Yale Cabaret

“Brothers Convince Little Sister of Zombie Apocalypse”; “Channing Tatum and Jenna Dewan-Tatum’s lip-sync battle”; “Pen-Pineapple-Apple-Pen.” If you knew these three videos were some of the highest trending on YouTube in 2016, are you bobbing your head goofily in guilt or shaking it in cold apprehension for the future of humanity?

A modern interpretation of “The Crucible,” “This Sweet Affliction” by Blake Hackler, runs at the Yale Cab Nov. 9 to 11 directed by Madeleine Boudreaux. The play is loosely based on the story of a Tourette’s cluster of teenaged girls in Le Roy, New York, in 2012, and for all Dear-Evan-Hansen-ians, preoccupies itself with similar questions: What happens when a lie gets out of control?

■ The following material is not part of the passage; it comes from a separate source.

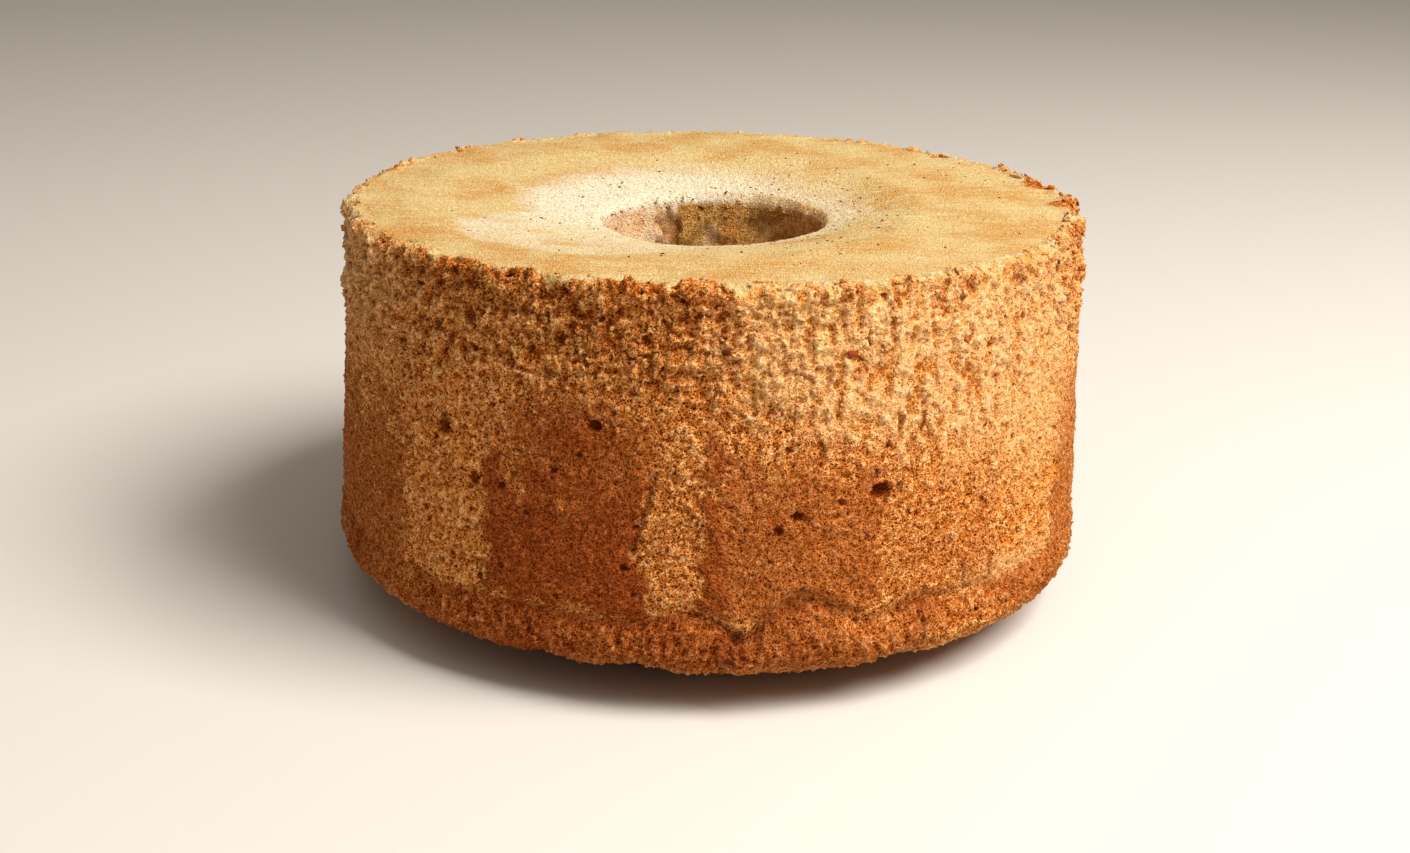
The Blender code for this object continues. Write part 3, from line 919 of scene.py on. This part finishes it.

What happens when that lie is about mental or neurological illness and gets out via the epidemic vector of social media?

Protagonist Anna, a vain theater geek and conventionally uncool high schooler neglected at home by a single parent, fakes tics on YouTube videos and is joined by tens of other attention-starved teenaged girls, culminating in a video-streamed mass suicide attempt. In many ways we know the story already, but “This Sweet Affliction” knows we know the story, and supplements it with provocative production choices and fun meta-theatrical bits to chew on.

Just when I thought a few especially contrived tensions would have contrived resolutions, the production zapped me with a charged, grotesque “realness” I thought was really powerful. The cheer squad performs a hypersexualized transition routine, Anna’s mom slaps her, Anna spits on popular cheerleader Megan Howard and Megan leans in and says dead cold: “That’s fucking assault.” This is not the “High School Musical” universe.

Anna narrates “This Sweet Affliction” and regularly loses control of the play, expressing her frustration to the audience when the show seems to move on or develop in a way she doesn’t want it to. These pokes in the fourth wall finally crumble the dyke in the last scene, when Bailey, Anna’s childhood friend with an inside scoop on her melodramatic tendencies, confronts her about tic faking. As Bailey pleads Anna to “stop acting,” Anna faces the audience and narrates an ending to her story that’s uncomfortably different from what Bailey interjects. Then, amidst Bailey’s pleas of “stop acting” and “who’s watching,” Anna spookily exits through the cabaret, telling unsuspecting audience members transfixed by her wide, dark eyes that she’s “a good actress.”

Hot damn! I was thinking about this creepy scene on my 12:40-a.m. walk from the Cab dress rehearsal in sub-freezing conditions Wednesday night, and I decided that the audience isn’t forced to become involuntarily complicit in Anna’s performance but is reminded that it IS voluntarily complicit. Viral videos become viral because we click on the little red button to watch them. What responsibility, if any, do we have for the image-obsessed internet and media spheres?

As a representative teenaged girl, I don’t like attention-starved teenaged girl criticisms. I think it’s easy to reduce my demographic to crippling insecurity issues, emotional instability and egomania, and I was kind of hoping a reinterpretation of “The Crucible” would put the destructive onus on someone else or at least make the antagonistic girl gang more complex. Adult men lie too, and queen bee Megan Howard and company jump on the fake tics bandwagon with upsettingly little hesitation.

As a representative millennial (A young millennial? I remember The Lizzie McGuire Show but not Rugrats), I’m also skeptical of cheap shots against internet culture, but I think the play does a good job of focusing more on the people and less on the technology.

“This Sweet Affliction” is a fresh “Crucible” refraction spiced up with trippy metadrama. Beyond the specific issues of the internet, I fast-walked through the 17 billion gates of Pierson College Wednesday night thinking about attention and audience: Who do we live our lives performing for, and why?